Unlike buses, which can sometimes maneuver around a double-parked vehicle, trolleys are locked to fixed rails and have no option to divert. A single illegally parked car can halt service for an entire line, creating cascading delays that affect thousands of riders. This constraint has made trolley routes in West Philadelphia and along Girard Avenue particularly vulnerable to disruptions caused by double-parking and improper stopping.

The technology also addresses accessibility concerns. When vehicles block trolley or bus stops, operators cannot safely deploy wheelchair-access ramps to the curb, forcing passengers with mobility challenges into active traffic lanes to board or exit.
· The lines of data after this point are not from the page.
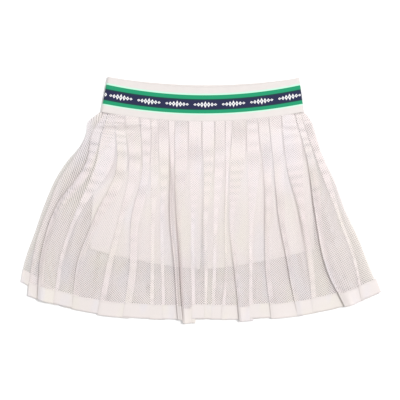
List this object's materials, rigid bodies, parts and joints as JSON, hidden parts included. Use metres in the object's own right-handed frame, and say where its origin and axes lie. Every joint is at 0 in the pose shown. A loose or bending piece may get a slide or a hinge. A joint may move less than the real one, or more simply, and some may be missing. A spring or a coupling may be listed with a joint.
{
  "type": "pleated tennis skirt laid flat",
  "caption": "Short pleated mesh tennis skirt lying flat, with a wide striped elastic waistband, an opaque hem band and inner shorts.",
  "frame": {"origin": "middle of the underside, on the surface the skirt lies on", "axes": "+X across the skirt towards the wearer's left, +Y up to the waist, +Z out of the front, away from the surface"},
  "size_m": [0.559, 0.3798, 0.0104],
  "materials": {
    "elastic": "woven elastic with a navy and green striped tape",
    "mesh": "fine open polyester mesh, knife pleated",
    "hem": "plain matte knit band",
    "shorts": "smooth opaque stretch knit"
  },
  "bodies": {
    "root": {"waistband_front": "elastic", "waistband_back": "elastic", "skirt_front": "mesh", "skirt_back": "mesh", "hem_front": "hem", "hem_back": "hem", "shorts_front_left": "shorts", "shorts_front_right": "shorts", "shorts_back_left": "shorts", "shorts_back_right": "shorts"}
  },
  "joints": []
}
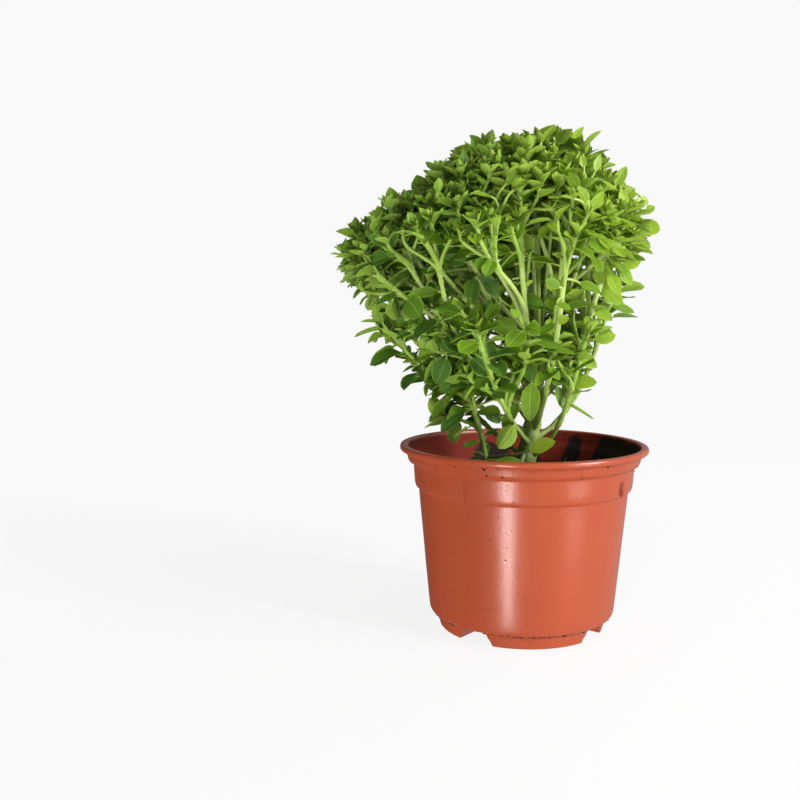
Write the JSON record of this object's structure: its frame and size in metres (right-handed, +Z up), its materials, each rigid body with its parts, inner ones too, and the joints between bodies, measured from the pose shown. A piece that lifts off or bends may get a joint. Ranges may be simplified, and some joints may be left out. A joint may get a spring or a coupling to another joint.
{
  "type": "potted basil plant",
  "caption": "Small-leaved basil in a round plastic nursery pot: a trunk fans out into forked leafy stems that form a leaning dome of rosettes over dark soil.",
  "frame": {"origin": "bottom centre of the whole plant's bounding box, on the surface that the pot's feet stand on", "axes": "+Z up; -Y is the front, which the picture shows; the crown leans towards -X"},
  "size_m": [0.1676, 0.1746, 0.2588],
  "materials": {
    "pot_plastic": "satin terracotta-coloured moulded plastic",
    "soil": "loose dark potting soil, matte",
    "green_stem": "pale green stem, matte",
    "leaf": "soft satin green leaf"
  },
  "bodies": {
    "root": {"pot": "pot_plastic", "soil": "soil", "main_stem": "green_stem", "leafy_stem_01": "leaf", "leafy_stem_02": "leaf", "leafy_stem_03": "leaf", "leafy_stem_04": "leaf", "leafy_stem_05": "leaf", "leafy_stem_06": "leaf", "leafy_stem_07": "leaf", "leafy_stem_08": "leaf", "leafy_stem_09": "leaf", "leafy_stem_10": "leaf", "leafy_stem_11": "leaf", "leafy_stem_12": "leaf", "leafy_stem_13": "leaf", "leafy_stem_14": "leaf", "leafy_stem_15": "leaf", "leafy_stem_16": "leaf", "leafy_stem_17": "leaf", "flank_stem_1": "leaf", "flank_stem_2": "leaf", "flank_stem_3": "leaf", "flank_stem_4": "leaf", "flank_stem_5": "leaf", "flank_stem_6": "leaf", "thin_stem": "leaf"}
  },
  "joints": []
}
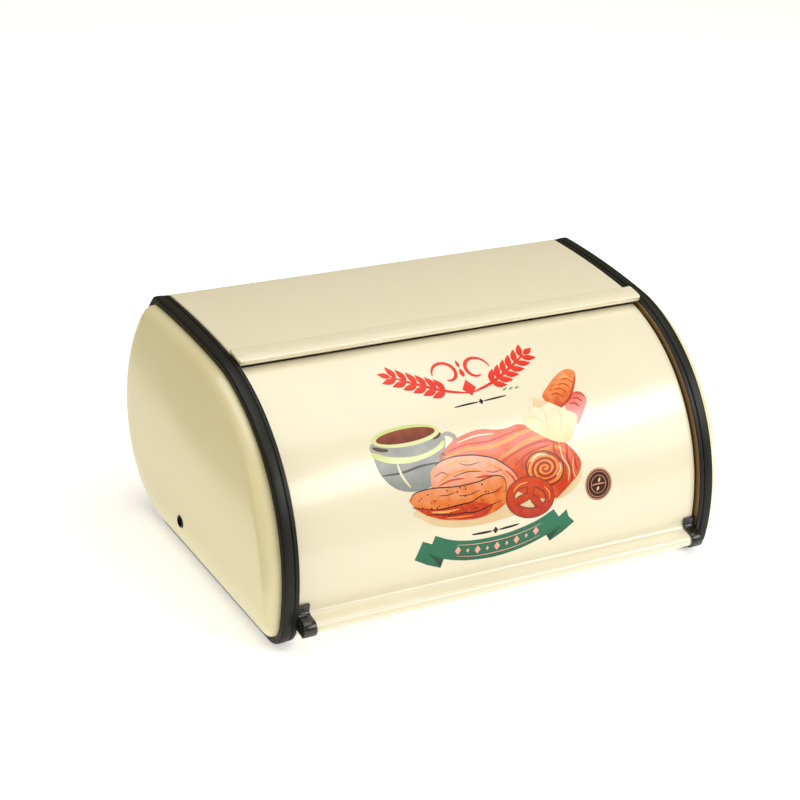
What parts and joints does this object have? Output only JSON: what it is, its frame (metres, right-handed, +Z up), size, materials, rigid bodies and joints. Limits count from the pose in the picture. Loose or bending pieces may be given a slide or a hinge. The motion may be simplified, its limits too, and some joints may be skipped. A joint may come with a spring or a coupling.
{
  "type": "bread box",
  "caption": "Steel bread box with domed ends edged in black hoops and a curved lid that rolls back under the top panel on end pivots.",
  "frame": {"origin": "middle of the box's width and depth, on the surface it stands on", "axes": "+X to the right-hand end, -Y to the lid at the front, +Z up"},
  "size_m": [0.34, 0.2311, 0.1516],
  "materials": {
    "cream_enamel": "gloss",
    "black_plastic": "satin",
    "zinc_steel": "satin"
  },
  "bodies": {
    "box": {"right_trim_hoop": "black_plastic", "left_trim_hoop": "black_plastic", "right_end_panel": "cream_enamel", "left_end_panel": "cream_enamel", "top_back_panel": "cream_enamel", "floor_panel": "cream_enamel", "seam_rivet_1": "zinc_steel", "seam_rivet_2": "zinc_steel", "seam_rivet_3": "zinc_steel", "seam_rivet_4": "zinc_steel", "right_pivot_bush": "black_plastic", "left_pivot_bush": "black_plastic"},
    "roll_lid": {"lid": "cream_enamel", "right_lid_arm": "zinc_steel", "left_lid_arm": "zinc_steel", "right_lid_clip": "black_plastic", "left_lid_clip": "black_plastic", "right_pivot_washer": "zinc_steel", "left_pivot_washer": "zinc_steel", "right_pivot_pin": "zinc_steel", "left_pivot_pin": "zinc_steel"}
  },
  "joints": [
    {"name": "lid_roll", "type": "hinge", "parent": "box", "child": "roll_lid", "pos_m": [0, 0.0155, 0.02681], "axis": [-1, 0, 0], "range_deg": [0, 61]}
  ]
}
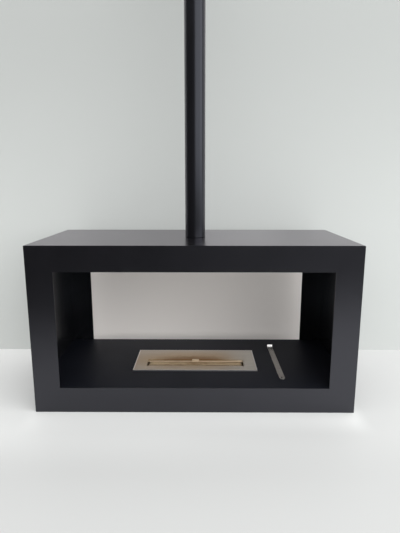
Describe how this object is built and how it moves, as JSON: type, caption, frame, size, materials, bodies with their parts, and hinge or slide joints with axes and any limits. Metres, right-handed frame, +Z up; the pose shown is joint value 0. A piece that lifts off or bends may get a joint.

Broader Context: AI Enforcement and Urban Mobility

The proliferation of AI-powered transit enforcement reflects a wider trend among U.S. cities investing in dedicated transit infrastructure while simultaneously recognizing the need for scalable compliance tools. Cities that have spent significant resources redesigning street networks with dedicated bus and trolley lanes increasingly view automated enforcement as essential to protecting those investments.

Pittsburgh, another Pennsylvania city, has pursued a parallel approach using AI cameras from a different vendor, Automotus, for broader parking enforcement purposes. Meanwhile, the MTA in New York has expanded AI camera use beyond bus lanes into subway safety monitoring, signaling that transit agencies view computer vision as a versatile tool across multiple operational challenges.

Philadelphia’s trolley deployment will be closely watched as a potential model for other cities operating light-rail and streetcar systems, where fixed-rail constraints make illegal parking particularly disruptive.